The key shift is in what you trust staging to tell you. Use it for “does this code work at all?” not for “will this code work in production?”
A Practical Migration Plan
If you are currently relying heavily on staging and want to shift toward testing in production, here is a phased approach:
Month 1: Implement a basic feature flag system. Start using it for one new feature. Set up Sentry or equivalent error tracking in production if you do not have it.
Month 2: Add structured logging to your most critical code paths (checkout, authentication, data processing). Set up basic production dashboards showing error rates and latency percentiles.
Month 3: Do your first percentage-based rollout of a feature using flags. Practice monitoring the rollout and rolling back. Document what you learn.
Month 4-6: Implement canary deployments for your deployment pipeline. Add OpenTelemetry instrumentation. Build runbooks for common production issues based on what your observability surfaces.

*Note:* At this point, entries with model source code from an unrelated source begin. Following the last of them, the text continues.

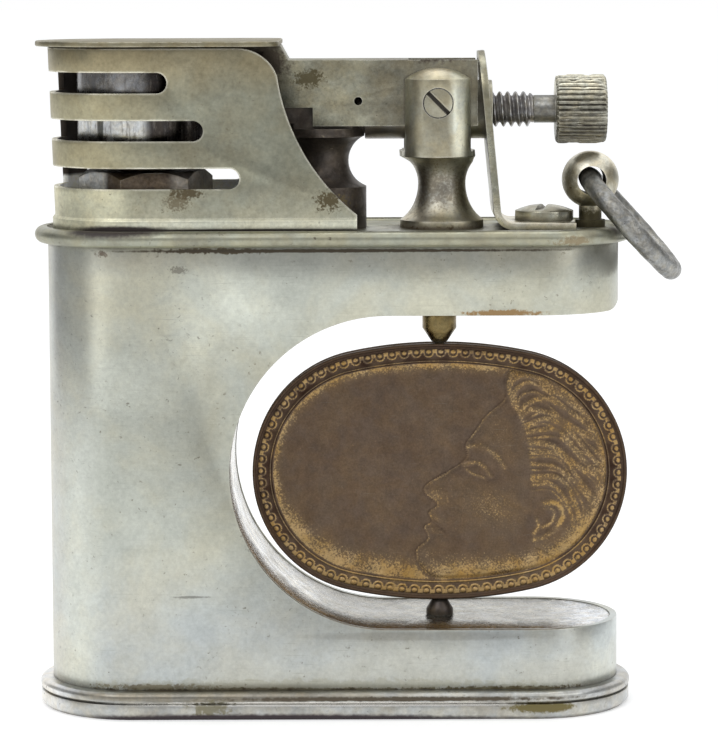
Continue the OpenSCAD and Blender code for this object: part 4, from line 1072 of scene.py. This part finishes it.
def joinRings(name, rings, closed=False):
    count = len(rings[0])
    points = [tuple(spot) for ring in rings for spot in ring]
    faces = []
    for r in range(len(rings) if closed else len(rings) - 1):
        a, b = r * count, (r + 1) % len(rings) * count
        faces += [(a + i, a + (i + 1) % count, b + (i + 1) % count, b + i) for i in range(count)]
    if not closed:
        faces.append(tuple(range(count))[::-1])
        faces.append(tuple(range(len(points) - count, len(points))))
    mesh = bpy.data.meshes.new(name)
    mesh.from_pydata(points, [], faces)
    body = bmesh.new()
    body.from_mesh(mesh)
    bmesh.ops.recalc_face_normals(body, faces=body.faces)
    body.to_mesh(mesh)
    body.free()
    piece = added(name, mesh)
    shadeSmoothly(piece, 42)
    mesh.transform(toMetres)
    return piece


screwPlan = {
    "threadRadius": 1.25,
    "rootRadius": 0.93,
    "pitch": 0.55,
    "stepsPerTurn": 9,
    "runOut": (0.4, 0.35),  # the thread fades over these lengths at its ends
    "threadWear": 0.03,
    "neckRadius": 0.97,
    "neckLength": 1.51,
    "neckChamfer": 0.06,
    "overlap": (0.02, 0.1),  # how far the neck reaches into the thread and the knob
    "knobLength": 3.54,
    "faceInset": 1.1,
    "ridges": 40,
    "pointsPerRidge": 10,
    "grooveDepth": 0.2,
    "roundStep": 0.16,
    "crestWear": 0.09,
    "uneven": 0.03,
    "chip": 0.3,
}


def threadRings(plan, left, right, height):
    root = plan["rootRadius"]
    count = math.ceil((right - left) / (plan["pitch"] / plan["stepsPerTurn"]))
    middle = (plan["threadRadius"] + root) / 2
    depth = (plan["threadRadius"] - root) / 2
    rings = []
    for k in range(count + 1):
        x = left + (right - left) * k / count
        fade = min(1, (x - left) / plan["runOut"][0], (right - x) / plan["runOut"][1])
        ring = []
        for turn in turnsOf(roundPoints):
            wave = math.cos(2 * math.pi * (x / plan["pitch"]) - turn)
            worn = plan["threadWear"] * noise.noise(Vector((x * 2, math.cos(turn) * 2, math.sin(turn) * 2)))
            radius = middle + depth * math.copysign(abs(wave) ** 0.75, wave) - abs(worn)
            ring.append(onRing(x, root + (radius - root) * max(fade, 0), turn, height))
        rings.append(ring)
    return rings


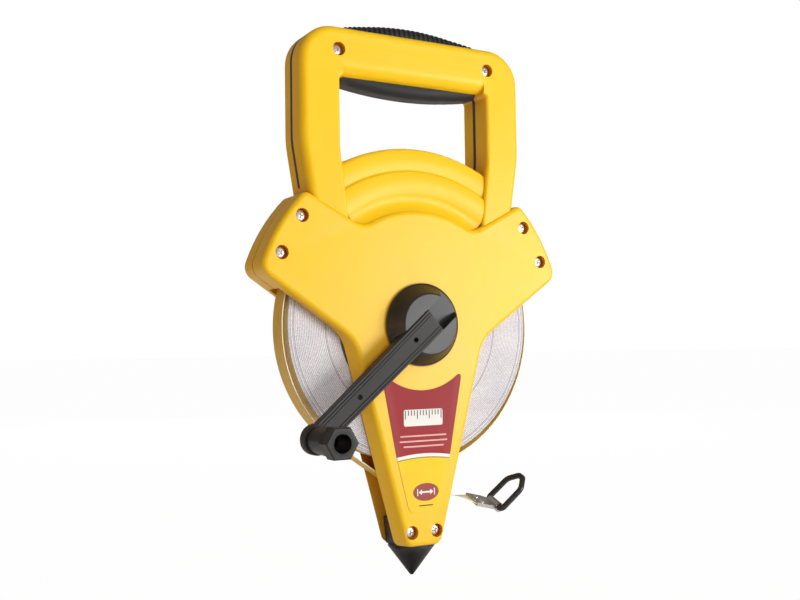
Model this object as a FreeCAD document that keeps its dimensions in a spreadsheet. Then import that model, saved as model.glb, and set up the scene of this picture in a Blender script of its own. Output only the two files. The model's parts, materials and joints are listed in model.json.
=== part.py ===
"""Open-frame surveyor's tape reel: 30 m fibreglass tape on a hand-cranked drum.

Millimetres. +X right, +Z up, the crank side faces -Y. The drum turns about the Y axis, and the
origin is the point where that axis meets the flat rear face of the frame.
Heights over the rear face are counted along -Y, so a sketch on the XZ plane pads towards the crank.
"""
import FreeCAD, Part
import math
import os

from FreeCAD import Placement, Rotation, Vector

doc = FreeCAD.newDocument("surveyor_tape_reel")

# Driving dimensions: name, value, meaning.
SIZES = [
    ("front_depth", 16.0, "front shell, parting plane to plate face"),
    ("rear_depth", 14.0, "rear shell, parting plane to rear face"),
    ("wall", 2.5, "shell wall thickness"),
    ("frame_radius", 104.0, "arm ends and fender, about the drum axis"),
    ("crest_radius", 67.0, "raised middle of the plate's top edge"),
    ("valley_radius", 12.0, "hollows beside that crest"),
    ("shoulder_angle", 27.7, "slope of the plate's top edge, degrees"),
    ("shoulder_bearing", 45.8, "upper corner of an arm, degrees above +X"),
    ("elbow_bearing", 16.7, "lower corner of an arm, degrees above +X"),
    ("elbow_slope", 34.7, "slope of an arm's lower edge, degrees"),
    ("leg_foot_width", 30.0, "lower leg, width at its foot"),
    ("leg_flare", 0.27, "widening of each side of the leg per unit of height"),
    ("leg_bevel", 4.5, "how much narrower each side of the leg is at its face"),
    ("leg_foot_drop", 127.7, "foot of the leg below the drum axis"),
    ("parting_groove", 0.4, "each half's share of the groove round the arm ends"),
    ("plate_round", 3.0, "edge rounding of the plate"),
    ("handle_top", 170.0, "top of the handle above the drum axis"),
    ("handle_opening_top", 142.0, "underside of the handle bar"),
    ("handle_half_width", 74.0, "outside of a handle post from the middle"),
    ("opening_half_width", 50.0, "inside of a handle post from the middle"),
    ("handle_corner", 21.0, "outer corner radius of the handle"),
    ("handle_setback", 1.5, "handle face behind the plate face"),
    ("handle_round", 4.5, "outer edge rounding of the handle"),
    ("bar_round", 8.0, "rounding under the handle bar"),
    ("web_thickness", 3.0, "rubber web between the handle halves"),
    ("grip_width", 17.0, "rubber bulges, front to back"),
    ("grip_half_length", 46.0, "rubber bulges, half their length"),
    ("grip_crown", 6.8, "height of the upper bulge over the bar"),
    ("grip_belly", 6.7, "drop of the lower bulge under the bar"),
    ("opening_round", 2.0, "edge rounding of the handle's opening"),
    ("screw_head", 7.0, "frame screw head diameter"),
    ("screw_shank", 3.6, "frame screw shank diameter"),
    ("screw_recess", 2.6, "depth of the recess over a screw head"),
    ("spike_length", 18.7, "cone below the leg"),
    ("spike_base", 27.6, "cone diameter at the leg"),
    ("spike_tip", 3.4, "blunt end of the cone"),
    ("tape_width", 13.0, "tape width"),
    ("tape_thickness", 0.5, "tape thickness"),
    ("tape_clearance", 0.8, "room beside the tape, on each side"),
    ("cavity_clearance", 8.0, "room over the wound tape"),
    ("pack_radius", 80.0, "wound tape, outside"),
    ("drum_radius", 49.0, "drum rim, outside"),
    ("axle_diameter", 12.0, "axle"),
    ("bush_wall", 2.5, "bearing bush wall"),
    ("running_clearance", 0.1, "radial gap of each turning fit"),
    ("lip_diameter", 48.0, "crank hub flange"),
    ("hub_face", 34.0, "crank hub front face diameter"),
    ("hub_height", 11.0, "crank hub above the plate"),
    ("crank_length", 95.0, "drum axis to knob axis"),
    ("crank_angle", 220.6, "rest direction of the crank, degrees from +X"),
    ("crank_width", 15.0, "crank arm at the hub"),
    ("crank_thickness", 6.0, "crank arm thickness"),
    ("knob_length", 29.0, "knob, along its axis"),
    ("knob_diameter", 16.5, "knob barrel at its wide end"),
    ("knob_bore", 10.0, "blind bore in the knob's face"),
    ("pivot_pin", 3.0, "crank pivot pin diameter"),
    ("slack", 1.3, "how far the loose outer turn hangs off the axis"),
    ("tail_fall", 14.0, "downward angle of the tape's free end, degrees"),
    ("tail_twist", 17.0, "twist of the end clip about the tape, degrees"),
    ("roller_diameter", 8.0, "tape guide roller"),
    ("guide_pin", 3.0, "roller pin and exit post diameter"),
    ("washer_recess", 20.0, "recess round the axle screw in the rear face"),
    ("washer_depth", 3.2, "depth of that recess"),
    ("ring_wire", 3.5, "hook ring wire diameter"),
    ("ring_lift", 60.0, "lift of the hook ring out of the clip's plane, degrees"),
    ("ring_length", 27.0, "hook ring, bar to far end"),
    ("ring_width", 20.0, "hook ring, greatest width"),
]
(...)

By month 6, you will have caught at least one bug in production that staging would have missed, and your confidence in production deploys will be higher, not lower, than it was when you relied on staging alone.
The Bottom Line
Your staging environment is not useless. But it is far less useful than most teams believe. The failures that matter — the ones that cause outages, data corruption, and revenue loss — are almost always production-specific: data scale issues, concurrency bugs, third-party service behavior, configuration drift.
The modern approach is not to build a better staging environment. It is to accept that production is the only environment that matters and invest in the tools and practices that let you test there safely: feature flags, canary deployments, shadow traffic, and production-grade observability.
Stop trying to make staging a perfect replica of production. Start making production a safe place to test.